═════ Information supplied ═════

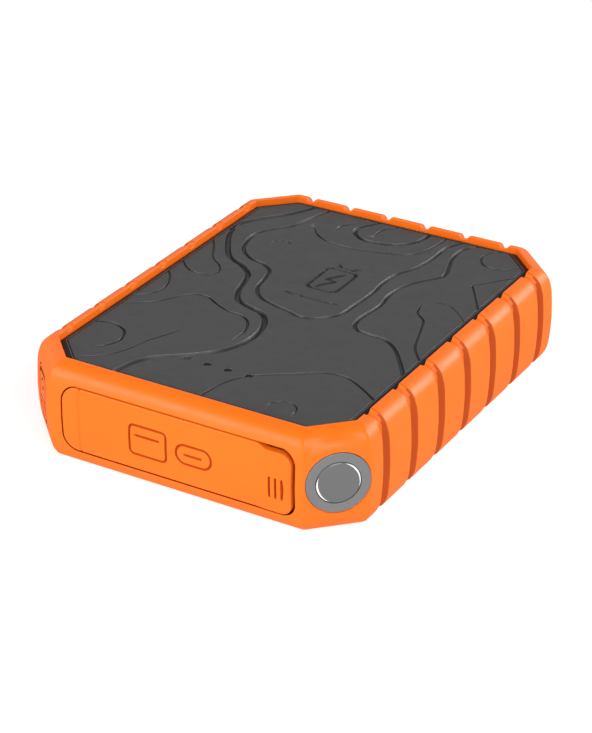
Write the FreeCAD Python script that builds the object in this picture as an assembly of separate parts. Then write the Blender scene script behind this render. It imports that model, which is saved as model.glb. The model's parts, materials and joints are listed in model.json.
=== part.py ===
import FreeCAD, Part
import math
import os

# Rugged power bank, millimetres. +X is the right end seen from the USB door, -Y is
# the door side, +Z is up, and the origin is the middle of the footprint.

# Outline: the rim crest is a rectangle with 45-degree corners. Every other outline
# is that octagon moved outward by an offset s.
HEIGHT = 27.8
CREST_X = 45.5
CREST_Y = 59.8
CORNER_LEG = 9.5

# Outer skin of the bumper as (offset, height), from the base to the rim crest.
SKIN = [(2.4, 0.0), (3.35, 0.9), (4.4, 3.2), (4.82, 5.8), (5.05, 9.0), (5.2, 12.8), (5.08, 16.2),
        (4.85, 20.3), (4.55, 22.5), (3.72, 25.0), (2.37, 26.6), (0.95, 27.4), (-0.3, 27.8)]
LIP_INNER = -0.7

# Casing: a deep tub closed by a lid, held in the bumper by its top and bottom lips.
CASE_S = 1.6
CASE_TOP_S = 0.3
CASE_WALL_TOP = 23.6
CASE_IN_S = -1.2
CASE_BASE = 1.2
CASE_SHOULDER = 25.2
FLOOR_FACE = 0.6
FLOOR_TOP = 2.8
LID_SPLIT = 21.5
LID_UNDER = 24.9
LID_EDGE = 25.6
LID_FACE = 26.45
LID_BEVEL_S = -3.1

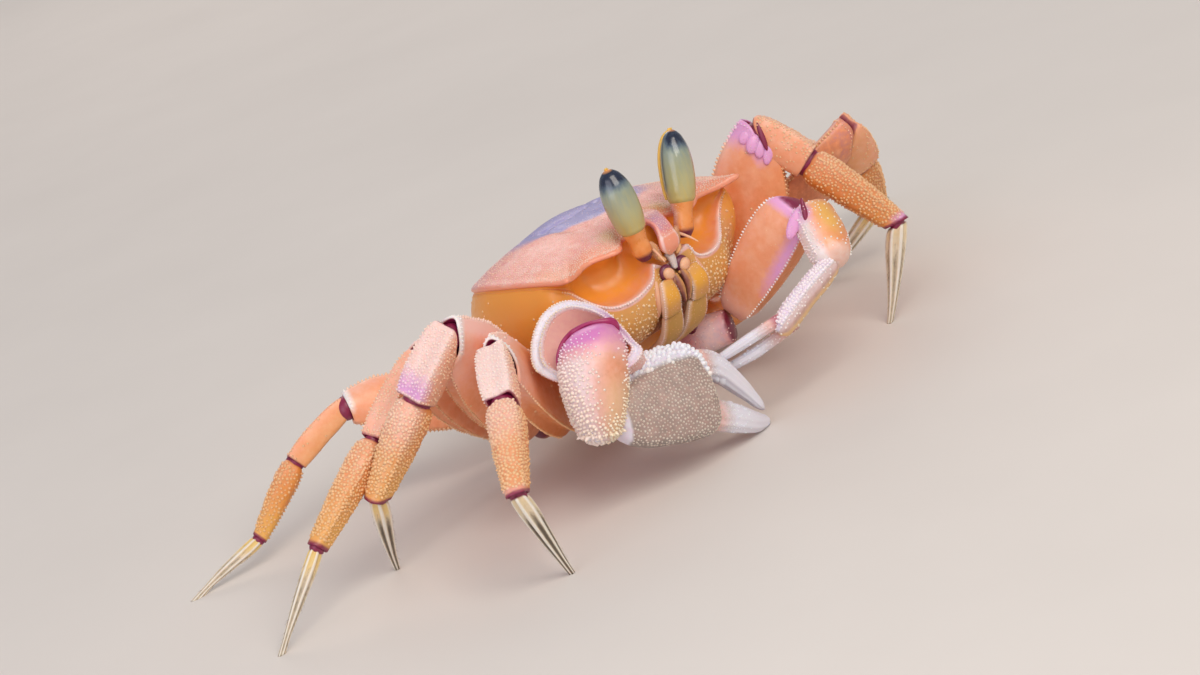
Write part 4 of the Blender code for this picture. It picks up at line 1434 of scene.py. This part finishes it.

═════

Return each line with "picture".

_The output_
Write the FreeCAD Python script that builds the object in this picture as an assembly of separate parts. Then write the Blender scene script behind this render. It imports that model, which is saved as model.glb. The model's parts, materials and joints are listed in model.json.
Write part 4 of the Blender code for this picture. It picks up at line 1434 of scene.py. This part finishes it.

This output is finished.